## BEGIN Recorded data
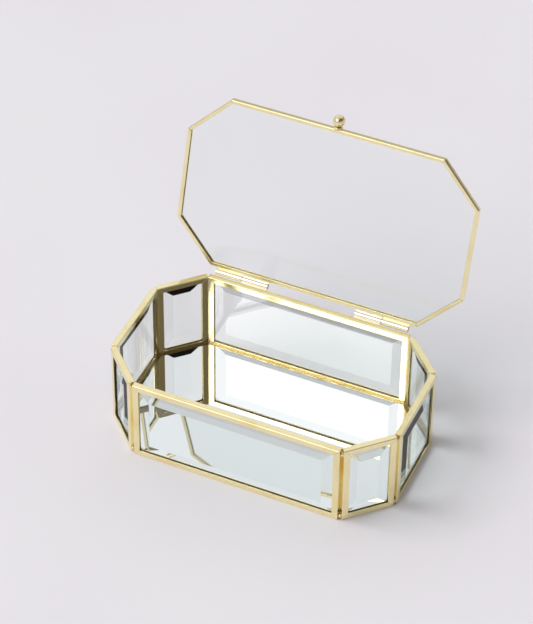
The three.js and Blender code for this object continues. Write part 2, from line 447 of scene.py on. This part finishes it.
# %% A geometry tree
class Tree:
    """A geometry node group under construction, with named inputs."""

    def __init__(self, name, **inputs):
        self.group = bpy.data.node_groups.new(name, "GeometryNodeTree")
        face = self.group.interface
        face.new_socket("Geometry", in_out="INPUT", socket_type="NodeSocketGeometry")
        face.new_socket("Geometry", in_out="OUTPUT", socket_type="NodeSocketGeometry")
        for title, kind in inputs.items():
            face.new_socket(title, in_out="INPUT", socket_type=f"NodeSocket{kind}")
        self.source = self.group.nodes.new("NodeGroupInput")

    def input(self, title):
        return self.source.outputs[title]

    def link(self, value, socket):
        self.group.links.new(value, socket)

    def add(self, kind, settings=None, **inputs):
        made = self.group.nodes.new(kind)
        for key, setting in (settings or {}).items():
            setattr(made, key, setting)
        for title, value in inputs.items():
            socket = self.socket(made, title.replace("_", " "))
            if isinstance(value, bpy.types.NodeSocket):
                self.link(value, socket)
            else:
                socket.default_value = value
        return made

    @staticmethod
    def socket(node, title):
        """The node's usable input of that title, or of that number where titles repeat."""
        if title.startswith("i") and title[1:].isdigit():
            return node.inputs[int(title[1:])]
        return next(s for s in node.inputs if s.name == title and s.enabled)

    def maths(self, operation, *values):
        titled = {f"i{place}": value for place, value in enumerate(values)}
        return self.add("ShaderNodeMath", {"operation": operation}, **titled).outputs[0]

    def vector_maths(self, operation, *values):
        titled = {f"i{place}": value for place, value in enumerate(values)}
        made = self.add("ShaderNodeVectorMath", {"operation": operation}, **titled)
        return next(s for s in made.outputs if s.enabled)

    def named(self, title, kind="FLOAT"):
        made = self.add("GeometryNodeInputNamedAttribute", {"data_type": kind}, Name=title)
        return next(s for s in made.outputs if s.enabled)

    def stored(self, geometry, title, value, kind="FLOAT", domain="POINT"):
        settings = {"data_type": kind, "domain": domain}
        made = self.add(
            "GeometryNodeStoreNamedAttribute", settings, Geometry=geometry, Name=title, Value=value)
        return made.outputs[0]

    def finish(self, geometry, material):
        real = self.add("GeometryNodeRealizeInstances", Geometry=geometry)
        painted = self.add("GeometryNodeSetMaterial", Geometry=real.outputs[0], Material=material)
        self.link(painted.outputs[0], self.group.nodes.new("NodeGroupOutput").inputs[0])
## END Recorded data
Can you reproduce all the material exactly?

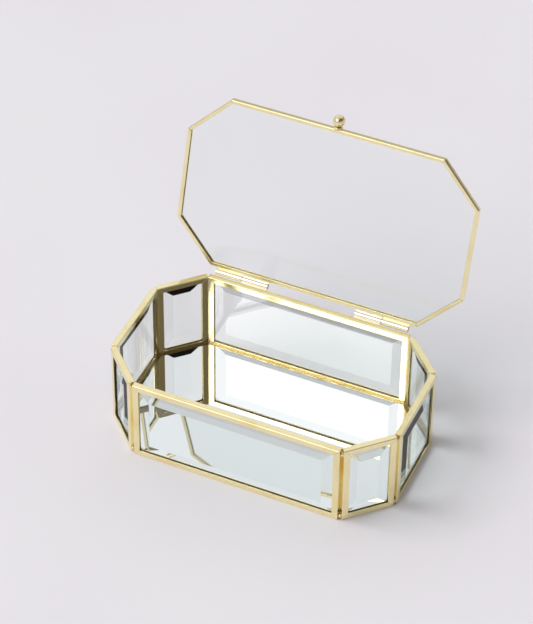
The three.js and Blender code for this object continues. Write part 2, from line 447 of scene.py on. This part finishes it.
# %% A geometry tree
class Tree:
    """A geometry node group under construction, with named inputs."""

    def __init__(self, name, **inputs):
        self.group = bpy.data.node_groups.new(name, "GeometryNodeTree")
        face = self.group.interface
        face.new_socket("Geometry", in_out="INPUT", socket_type="NodeSocketGeometry")
        face.new_socket("Geometry", in_out="OUTPUT", socket_type="NodeSocketGeometry")
        for title, kind in inputs.items():
            face.new_socket(title, in_out="INPUT", socket_type=f"NodeSocket{kind}")
        self.source = self.group.nodes.new("NodeGroupInput")

    def input(self, title):
        return self.source.outputs[title]

    def link(self, value, socket):
        self.group.links.new(value, socket)

    def add(self, kind, settings=None, **inputs):
        made = self.group.nodes.new(kind)
        for key, setting in (settings or {}).items():
            setattr(made, key, setting)
        for title, value in inputs.items():
            socket = self.socket(made, title.replace("_", " "))
            if isinstance(value, bpy.types.NodeSocket):
                self.link(value, socket)
            else:
                socket.default_value = value
        return made

    @staticmethod
    def socket(node, title):
        """The node's usable input of that title, or of that number where titles repeat."""
        if title.startswith("i") and title[1:].isdigit():
            return node.inputs[int(title[1:])]
        return next(s for s in node.inputs if s.name == title and s.enabled)

    def maths(self, operation, *values):
        titled = {f"i{place}": value for place, value in enumerate(values)}
        return self.add("ShaderNodeMath", {"operation": operation}, **titled).outputs[0]

    def vector_maths(self, operation, *values):
        titled = {f"i{place}": value for place, value in enumerate(values)}
        made = self.add("ShaderNodeVectorMath", {"operation": operation}, **titled)
        return next(s for s in made.outputs if s.enabled)

    def named(self, title, kind="FLOAT"):
        made = self.add("GeometryNodeInputNamedAttribute", {"data_type": kind}, Name=title)
        return next(s for s in made.outputs if s.enabled)

    def stored(self, geometry, title, value, kind="FLOAT", domain="POINT"):
        settings = {"data_type": kind, "domain": domain}
        made = self.add(
            "GeometryNodeStoreNamedAttribute", settings, Geometry=geometry, Name=title, Value=value)
        return made.outputs[0]

    def finish(self, geometry, material):
        real = self.add("GeometryNodeRealizeInstances", Geometry=geometry)
        painted = self.add("GeometryNodeSetMaterial", Geometry=real.outputs[0], Material=material)
        self.link(painted.outputs[0], self.group.nodes.new("NodeGroupOutput").inputs[0])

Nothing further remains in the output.